Sarebbe una gran bella collezione a tema, quella ad avere come soggetto le monocilindriche scrambler costruite nel periodo degli anni Sessanta/Settanta. Una collezione che spazierebbe su modelli provenienti da quelli che allora, motociclisticamente parlando, erano i Paesi più importanti: Gran Bretagna, Italia e Giappone. Ultime, ma prime per praticità ed affidabilità, con la lucente
Yamaha XT 500 del 1975, antesignana anche rispetto alle successive Honda XL e Suzuki DR, le giapponesi hanno avuto il merito di riscoprire e ridare lustro ad una tipologia di moto che era stata tra le più amate solo pochi anni prima. Le "tuttoterreno" sono cadute abbastanza rapidamente in disgrazia per l'avvento delle maxi stradali, ancora giapponesi, e delle Regolarità specialistiche, di cui noi italiani, insieme a tedeschi ed austriaci, eravamo i maestri.
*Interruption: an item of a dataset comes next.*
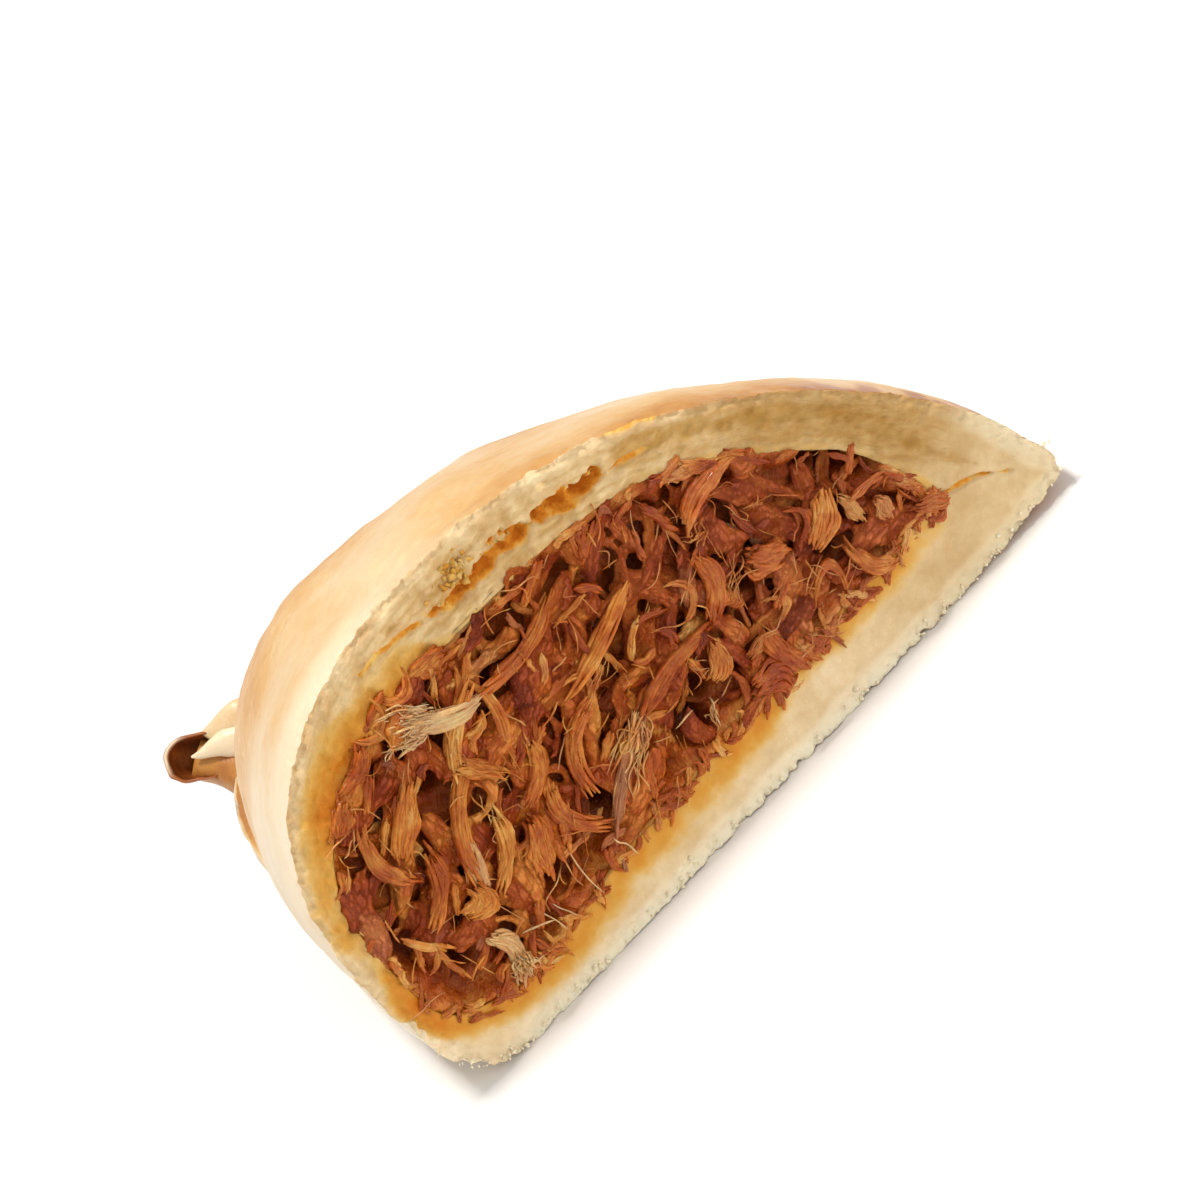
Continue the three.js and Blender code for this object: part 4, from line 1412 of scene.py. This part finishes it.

A fianco delle enduro del Sol Levante dovremmo poi allineare le
Ducati Scrambler, che con i loro monocilindrici da 250 a 450 cc, all'inizio degli anni Settanta rappresentavano la moto alternativa, "dura" ma genuina e legata ad un'idea romantica del motociclismo che si stava estinguendo. E, dulcis in fundo, le inglesi. Furono proprio gli inglesi infatti ad inventare le scrambler per soddisfare una moda che già nei primi anni Sessanta contagiava i motociclisti americani, e, si sa, l'industria britannica viveva allora soprattutto sulle esportazioni sul mercato a stelle e strisce. "To scramble" in inglese è un verbo che ha molteplici significati: da arrampicarsi, inerpicarsi, a urtarsi, battersi, insomma un verbo che dà l'idea di una sfida, contro un avversario o contro qualcosa d'altro, come ad esempio un percorso fuoristrada. E proprio quest'ultimo è il significato che generalmente si attribuisce alle scrambler, moto robuste, magari un po' grezze, ma capaci di portarci ovunque, anche dove finisce l'asfalto.